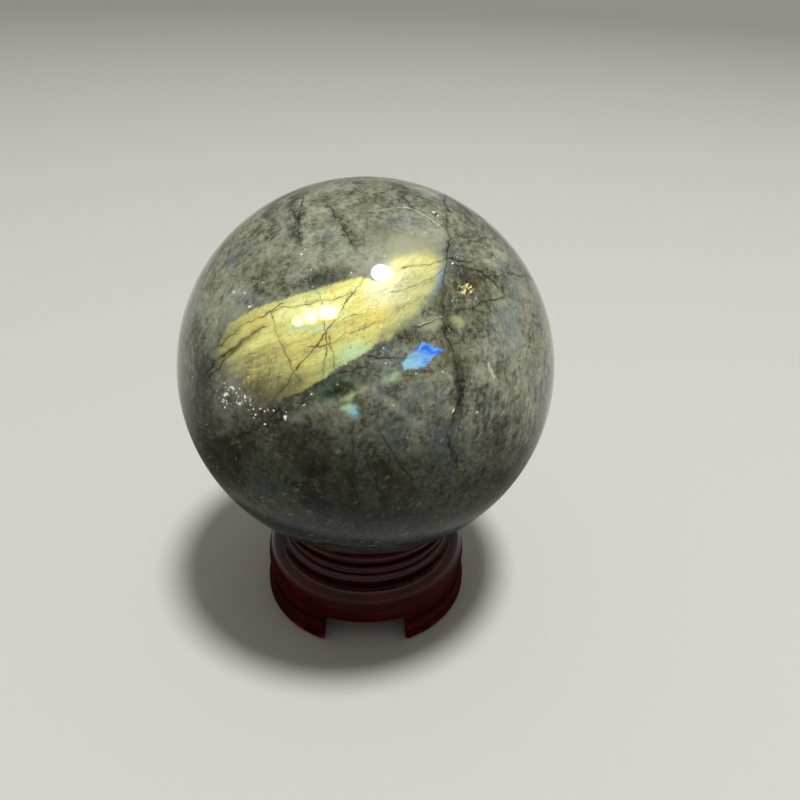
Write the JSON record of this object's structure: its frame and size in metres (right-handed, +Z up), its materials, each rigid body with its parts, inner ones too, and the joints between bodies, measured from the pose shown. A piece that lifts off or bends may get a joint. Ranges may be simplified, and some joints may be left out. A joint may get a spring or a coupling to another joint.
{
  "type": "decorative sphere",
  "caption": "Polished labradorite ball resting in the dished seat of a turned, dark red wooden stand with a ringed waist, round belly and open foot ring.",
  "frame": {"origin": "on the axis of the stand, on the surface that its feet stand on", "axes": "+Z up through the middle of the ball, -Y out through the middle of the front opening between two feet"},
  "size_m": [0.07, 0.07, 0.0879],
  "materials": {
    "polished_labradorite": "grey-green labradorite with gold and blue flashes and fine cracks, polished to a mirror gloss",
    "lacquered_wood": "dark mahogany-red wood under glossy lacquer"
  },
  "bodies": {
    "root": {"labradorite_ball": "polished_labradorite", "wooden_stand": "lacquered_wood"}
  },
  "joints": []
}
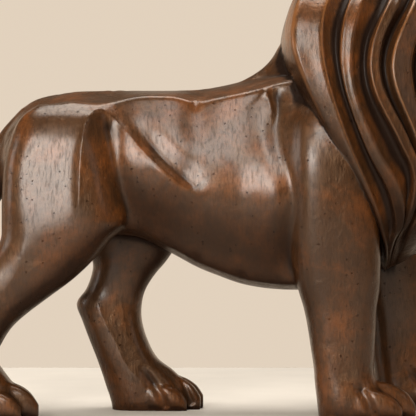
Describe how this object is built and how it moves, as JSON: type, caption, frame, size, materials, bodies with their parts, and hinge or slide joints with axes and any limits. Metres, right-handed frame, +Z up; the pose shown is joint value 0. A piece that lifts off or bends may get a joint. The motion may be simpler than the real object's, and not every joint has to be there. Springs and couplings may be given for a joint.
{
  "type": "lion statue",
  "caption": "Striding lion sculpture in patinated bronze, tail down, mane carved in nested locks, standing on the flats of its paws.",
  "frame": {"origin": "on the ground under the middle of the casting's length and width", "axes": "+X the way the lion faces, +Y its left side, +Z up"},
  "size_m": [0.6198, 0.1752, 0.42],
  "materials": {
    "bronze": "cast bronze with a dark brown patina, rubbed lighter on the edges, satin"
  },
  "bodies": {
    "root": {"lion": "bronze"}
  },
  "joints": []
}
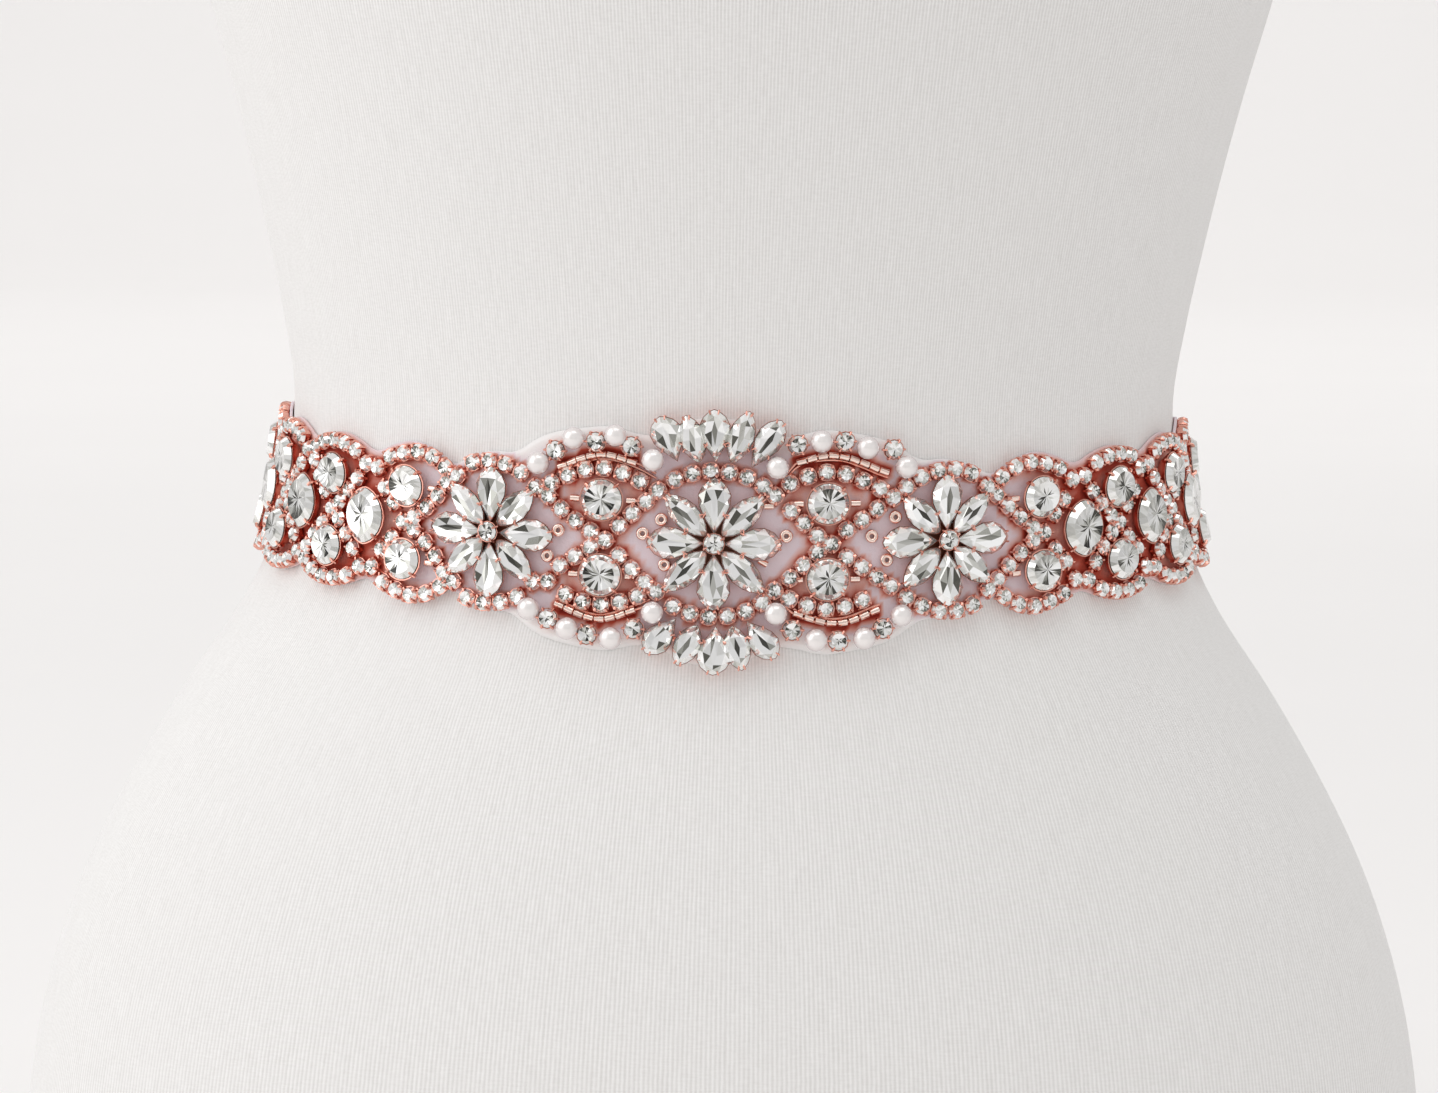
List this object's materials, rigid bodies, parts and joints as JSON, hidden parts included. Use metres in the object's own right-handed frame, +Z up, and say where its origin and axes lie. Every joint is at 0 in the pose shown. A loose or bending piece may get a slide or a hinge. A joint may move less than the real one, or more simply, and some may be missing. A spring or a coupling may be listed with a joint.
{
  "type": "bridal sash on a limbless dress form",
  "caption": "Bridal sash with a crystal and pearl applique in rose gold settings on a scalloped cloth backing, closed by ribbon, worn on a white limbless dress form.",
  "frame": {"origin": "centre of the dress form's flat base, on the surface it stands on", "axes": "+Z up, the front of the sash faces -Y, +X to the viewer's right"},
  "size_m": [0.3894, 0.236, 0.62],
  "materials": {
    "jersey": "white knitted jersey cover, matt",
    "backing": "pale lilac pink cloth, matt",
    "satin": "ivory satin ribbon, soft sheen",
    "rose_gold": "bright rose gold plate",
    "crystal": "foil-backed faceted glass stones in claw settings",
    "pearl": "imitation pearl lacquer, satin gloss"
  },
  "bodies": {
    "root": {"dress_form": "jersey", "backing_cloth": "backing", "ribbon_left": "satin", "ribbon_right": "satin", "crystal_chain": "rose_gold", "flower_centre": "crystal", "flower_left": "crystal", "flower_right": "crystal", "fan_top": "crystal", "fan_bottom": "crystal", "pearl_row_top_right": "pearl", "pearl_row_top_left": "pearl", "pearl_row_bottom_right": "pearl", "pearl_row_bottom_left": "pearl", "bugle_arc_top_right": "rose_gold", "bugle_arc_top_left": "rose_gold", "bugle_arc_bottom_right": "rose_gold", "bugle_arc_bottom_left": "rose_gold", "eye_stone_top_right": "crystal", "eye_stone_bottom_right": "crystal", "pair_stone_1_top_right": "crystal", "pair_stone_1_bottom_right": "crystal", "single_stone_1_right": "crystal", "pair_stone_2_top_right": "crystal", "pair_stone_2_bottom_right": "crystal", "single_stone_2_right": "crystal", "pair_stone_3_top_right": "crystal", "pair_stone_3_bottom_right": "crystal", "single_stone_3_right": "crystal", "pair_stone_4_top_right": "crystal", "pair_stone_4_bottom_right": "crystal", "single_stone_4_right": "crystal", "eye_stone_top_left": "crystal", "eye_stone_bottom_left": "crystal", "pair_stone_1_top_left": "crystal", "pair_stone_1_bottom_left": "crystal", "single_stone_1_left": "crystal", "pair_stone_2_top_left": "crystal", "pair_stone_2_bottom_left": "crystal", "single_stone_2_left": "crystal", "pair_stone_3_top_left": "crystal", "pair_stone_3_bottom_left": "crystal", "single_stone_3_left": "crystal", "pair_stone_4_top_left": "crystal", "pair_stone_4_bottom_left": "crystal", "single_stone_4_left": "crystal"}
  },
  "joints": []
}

Work to complete =
Reproduce the material above exactly; please quote every line of it.

Finished answer =
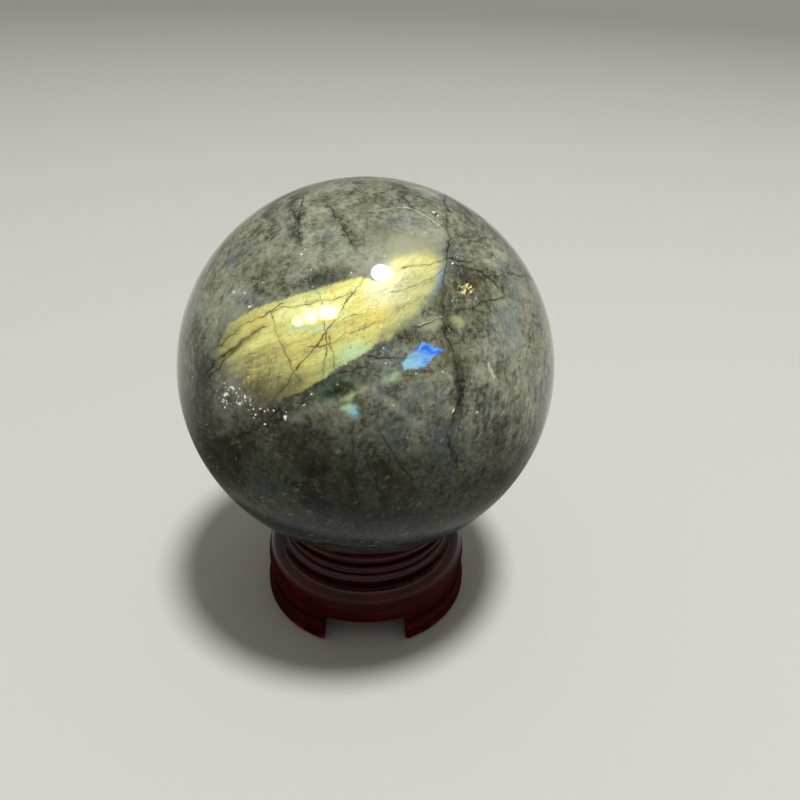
Write the JSON record of this object's structure: its frame and size in metres (right-handed, +Z up), its materials, each rigid body with its parts, inner ones too, and the joints between bodies, measured from the pose shown. A piece that lifts off or bends may get a joint. Ranges may be simplified, and some joints may be left out. A joint may get a spring or a coupling to another joint.
{
  "type": "decorative sphere",
  "caption": "Polished labradorite ball resting in the dished seat of a turned, dark red wooden stand with a ringed waist, round belly and open foot ring.",
  "frame": {"origin": "on the axis of the stand, on the surface that its feet stand on", "axes": "+Z up through the middle of the ball, -Y out through the middle of the front opening between two feet"},
  "size_m": [0.07, 0.07, 0.0879],
  "materials": {
    "polished_labradorite": "grey-green labradorite with gold and blue flashes and fine cracks, polished to a mirror gloss",
    "lacquered_wood": "dark mahogany-red wood under glossy lacquer"
  },
  "bodies": {
    "root": {"labradorite_ball": "polished_labradorite", "wooden_stand": "lacquered_wood"}
  },
  "joints": []
}
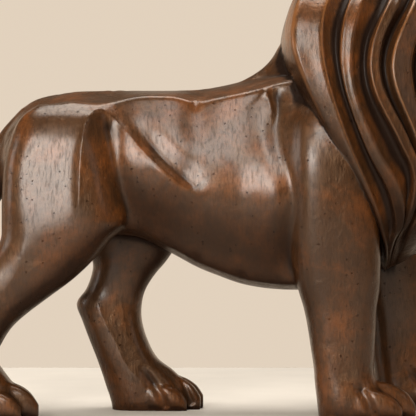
Describe how this object is built and how it moves, as JSON: type, caption, frame, size, materials, bodies with their parts, and hinge or slide joints with axes and any limits. Metres, right-handed frame, +Z up; the pose shown is joint value 0. A piece that lifts off or bends may get a joint. The motion may be simpler than the real object's, and not every joint has to be there. Springs and couplings may be given for a joint.
{
  "type": "lion statue",
  "caption": "Striding lion sculpture in patinated bronze, tail down, mane carved in nested locks, standing on the flats of its paws.",
  "frame": {"origin": "on the ground under the middle of the casting's length and width", "axes": "+X the way the lion faces, +Y its left side, +Z up"},
  "size_m": [0.6198, 0.1752, 0.42],
  "materials": {
    "bronze": "cast bronze with a dark brown patina, rubbed lighter on the edges, satin"
  },
  "bodies": {
    "root": {"lion": "bronze"}
  },
  "joints": []
}
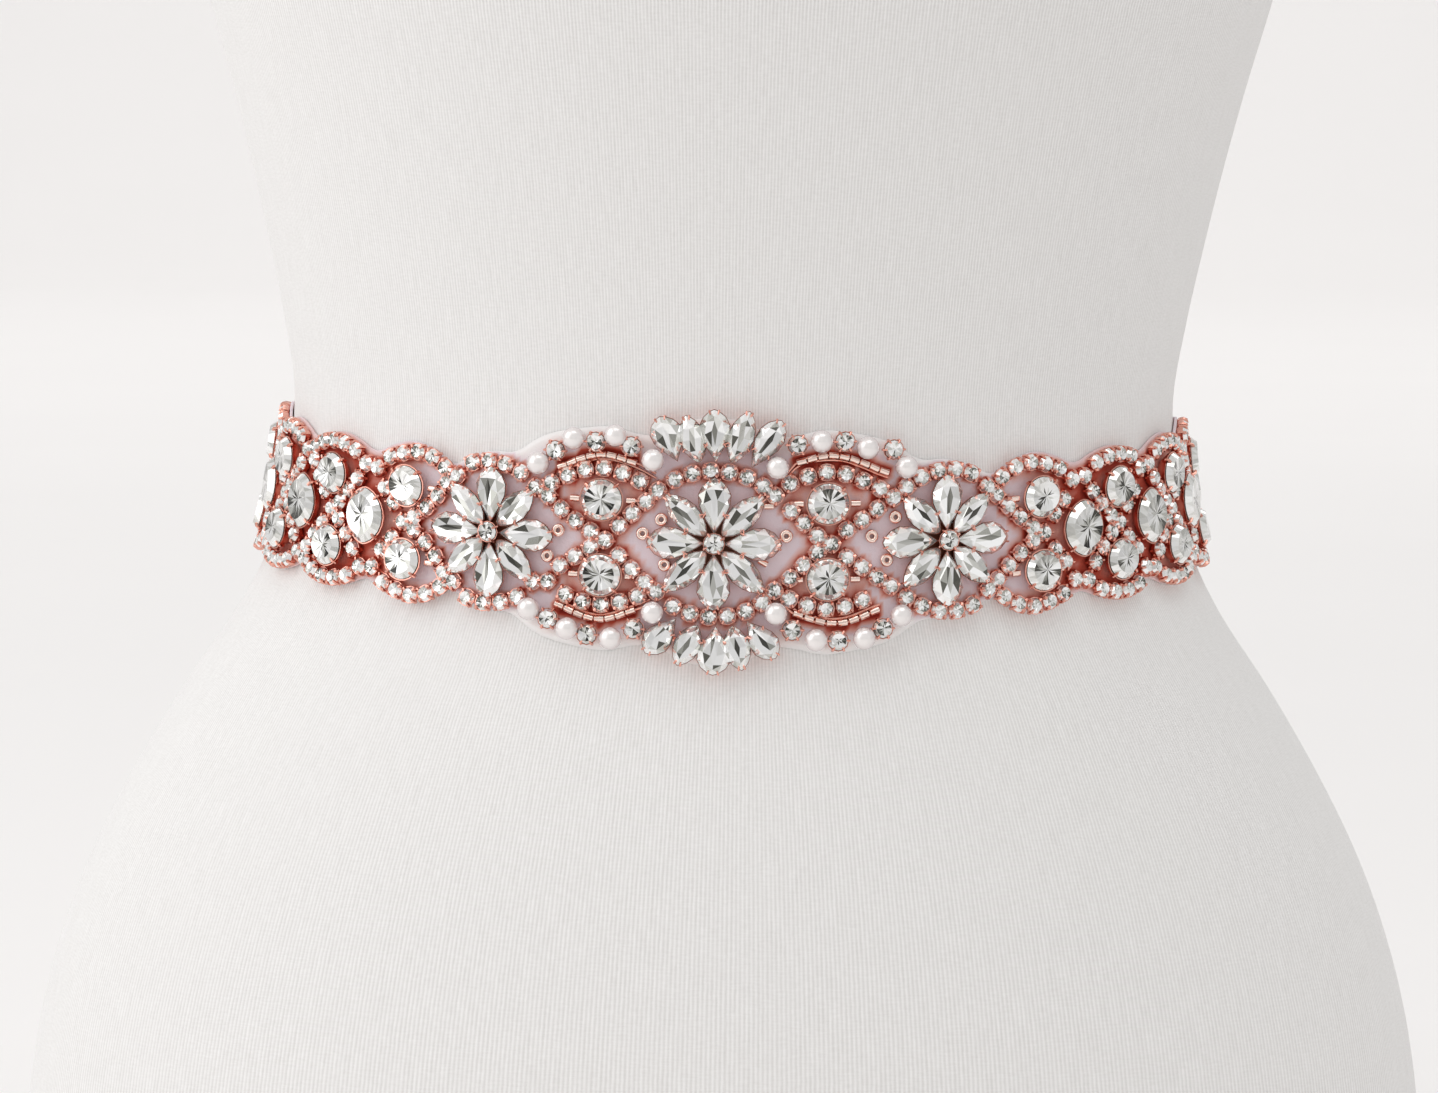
List this object's materials, rigid bodies, parts and joints as JSON, hidden parts included. Use metres in the object's own right-handed frame, +Z up, and say where its origin and axes lie. Every joint is at 0 in the pose shown. A loose or bending piece may get a slide or a hinge. A joint may move less than the real one, or more simply, and some may be missing. A spring or a coupling may be listed with a joint.
{
  "type": "bridal sash on a limbless dress form",
  "caption": "Bridal sash with a crystal and pearl applique in rose gold settings on a scalloped cloth backing, closed by ribbon, worn on a white limbless dress form.",
  "frame": {"origin": "centre of the dress form's flat base, on the surface it stands on", "axes": "+Z up, the front of the sash faces -Y, +X to the viewer's right"},
  "size_m": [0.3894, 0.236, 0.62],
  "materials": {
    "jersey": "white knitted jersey cover, matt",
    "backing": "pale lilac pink cloth, matt",
    "satin": "ivory satin ribbon, soft sheen",
    "rose_gold": "bright rose gold plate",
    "crystal": "foil-backed faceted glass stones in claw settings",
    "pearl": "imitation pearl lacquer, satin gloss"
  },
  "bodies": {
    "root": {"dress_form": "jersey", "backing_cloth": "backing", "ribbon_left": "satin", "ribbon_right": "satin", "crystal_chain": "rose_gold", "flower_centre": "crystal", "flower_left": "crystal", "flower_right": "crystal", "fan_top": "crystal", "fan_bottom": "crystal", "pearl_row_top_right": "pearl", "pearl_row_top_left": "pearl", "pearl_row_bottom_right": "pearl", "pearl_row_bottom_left": "pearl", "bugle_arc_top_right": "rose_gold", "bugle_arc_top_left": "rose_gold", "bugle_arc_bottom_right": "rose_gold", "bugle_arc_bottom_left": "rose_gold", "eye_stone_top_right": "crystal", "eye_stone_bottom_right": "crystal", "pair_stone_1_top_right": "crystal", "pair_stone_1_bottom_right": "crystal", "single_stone_1_right": "crystal", "pair_stone_2_top_right": "crystal", "pair_stone_2_bottom_right": "crystal", "single_stone_2_right": "crystal", "pair_stone_3_top_right": "crystal", "pair_stone_3_bottom_right": "crystal", "single_stone_3_right": "crystal", "pair_stone_4_top_right": "crystal", "pair_stone_4_bottom_right": "crystal", "single_stone_4_right": "crystal", "eye_stone_top_left": "crystal", "eye_stone_bottom_left": "crystal", "pair_stone_1_top_left": "crystal", "pair_stone_1_bottom_left": "crystal", "single_stone_1_left": "crystal", "pair_stone_2_top_left": "crystal", "pair_stone_2_bottom_left": "crystal", "single_stone_2_left": "crystal", "pair_stone_3_top_left": "crystal", "pair_stone_3_bottom_left": "crystal", "single_stone_3_left": "crystal", "pair_stone_4_top_left": "crystal", "pair_stone_4_bottom_left": "crystal", "single_stone_4_left": "crystal"}
  },
  "joints": []
}